Slings & Arrows: Season 3


McKellar & McKinney, sage stage satirists

Yes, not only the best but also the only(!) primetime series about a professional theatre company... is back for a third and final season. And it premieres tonight on Sundance.



Here's an excellent primer and background piece on the show from the LA Times. In the sensible tradition of British telly, the creators are exercising admirable restraint in calling it quits in advance at 3 seasons, saying that's really all they need to tell the story they set out to tell. And that was the plan when it originated on Canadian Broadcasting Company--but now that it's a hit in the US, naturally Sundance is pushing for more episodes.





If only more fine American TV knew when enough was enough.





(Aside: the tv series is an odd animal that way from a writing standpoint, isn't it? In what other medium does a writer not have control over when his/her work actually ends?.... I guess it's more analagous to being an author of airport/serial-mystery thriller machines like Robert Parker, Sue Grafton et al than a playwright or screenwriter.)





I admit to liking the show mostly because it is about the theatre. But it sure helps that--for all the over-stating and romantic comedy tropes that come with wide-audience television--it is actually very smart about theatre. Each season has been very carefully and deliberately built around a Shakespeare tragedy that the fictional company is doing. The "Hamlet" season involved an institutionalized director (and a spoof of Keanu Reeves' now-forgotten Canadian tryout in the role); the "Mackers" season put the focus on power games and actors' competitive egos; and now they are ending, fitfully, with "King Lear" giving veteran Stratford thespian William Hutt (now an octogenarian) a chance to reprise his famous King Lear there as part of a storyline of an old actor returning for a farewell performance. Sounds also like a metaphor for a dying theatre in a dying tradition.

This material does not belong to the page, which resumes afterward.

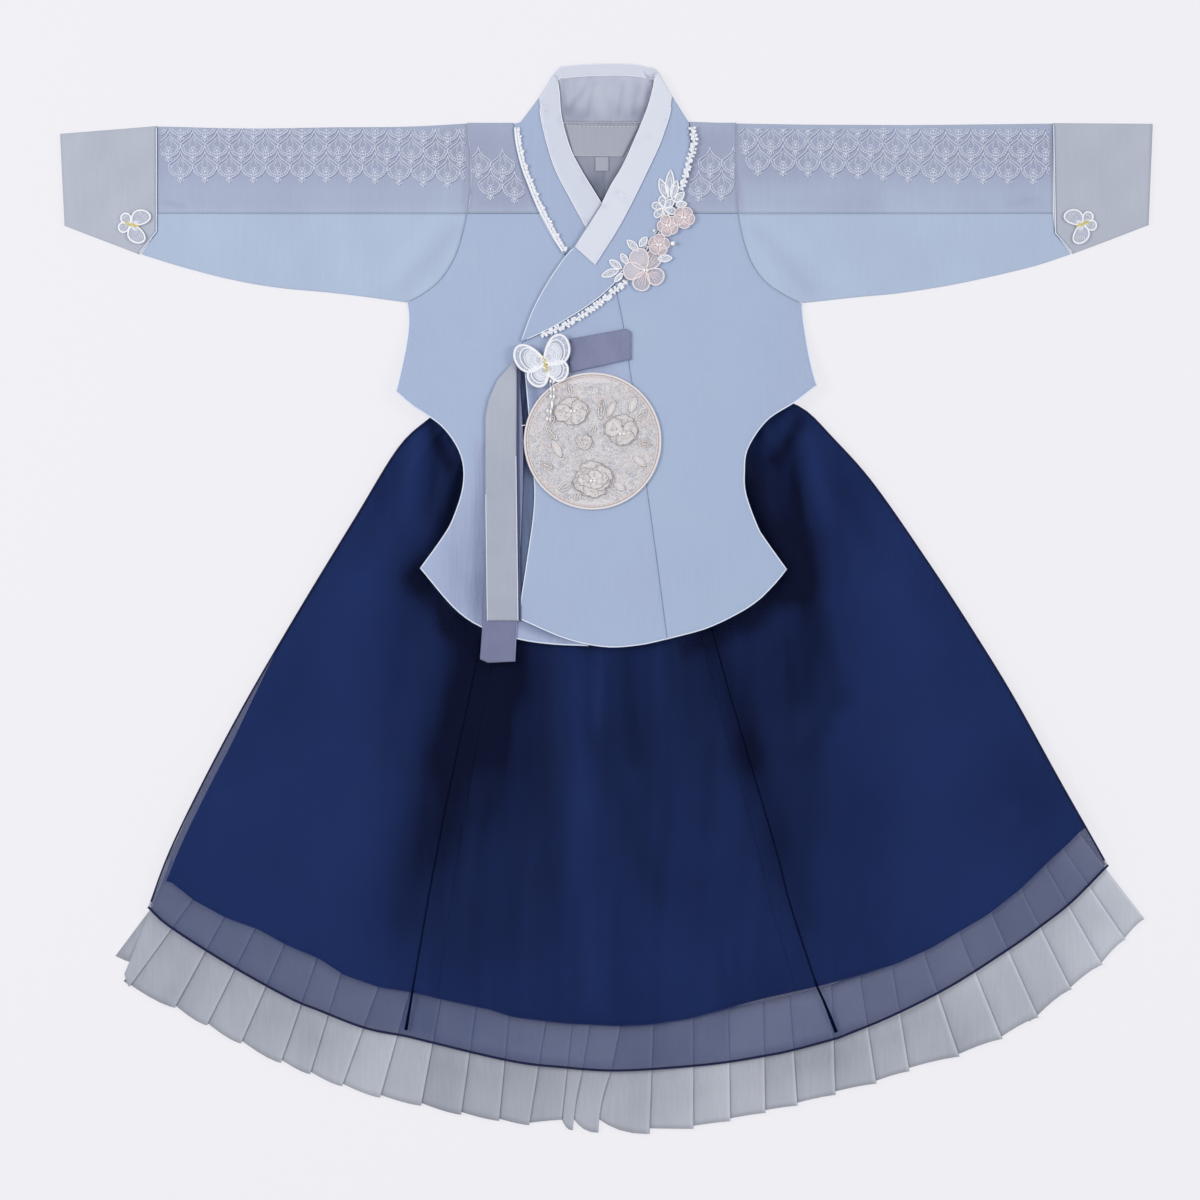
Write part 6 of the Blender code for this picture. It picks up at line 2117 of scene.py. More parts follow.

Death has been a notably dark and relentless theme in this otherwise goofy comedy. The hovering over the proceedings of the former artistic director's ghost would be just Topper-esque silly if it didn't dovetail so nicely with the madness and ghost images in the plays themselves. One episiode even had great fun with the problem facing all resident theatre co's: their audience is dying! After an old subscriber is found dead in her seat at opening curtain, an "edgy" ad agency goes wide with images of geezers on life-support, leading to much hilarious damage control.





That old Canadian standard bearer, the Statford Fest, of course, is the unsubtle model for the show's "New Burbage Festival" (clever renaming that--but what would have been the Old Burbage--the Globe???). Among the many revelations to me in the LA Times article is that the actor playing deceased hack of an AD (Stephen Ouimette) in real life actually ran the Stratford for many years! So really, the show is a collection of theatrical inside jokes. Which is exactly why I love it. Let's enjoy our elitism whereever we can these days, eh?





And if that's not enough of a lure, it's co-written and stars "Kids In The Hall" genius Mark McKinney (as the Managing Director, no less!) and the team behind "Drowsy Chaperone", including the hilarious Don McKellar who shows up once a season as a Eurotrash wannabe director with another awful concept and new plans to abuse actors in rehearsal.




Busy tonight and don't have DVR? Check the Sundance schedule for repeats. (All of Season 2 is being repeated tonight in advance of the permiere.)

1 comment:

J. Kelly said...

Love the show, too. One small correction to your post: Ouimette is "a former Stratford Festival director" in the sense that he has directed at Stratford, not that he has run the festival... I'm not sure why the writer wrote "former," because as far as I know he'll probably direct more shows at the festival in the future.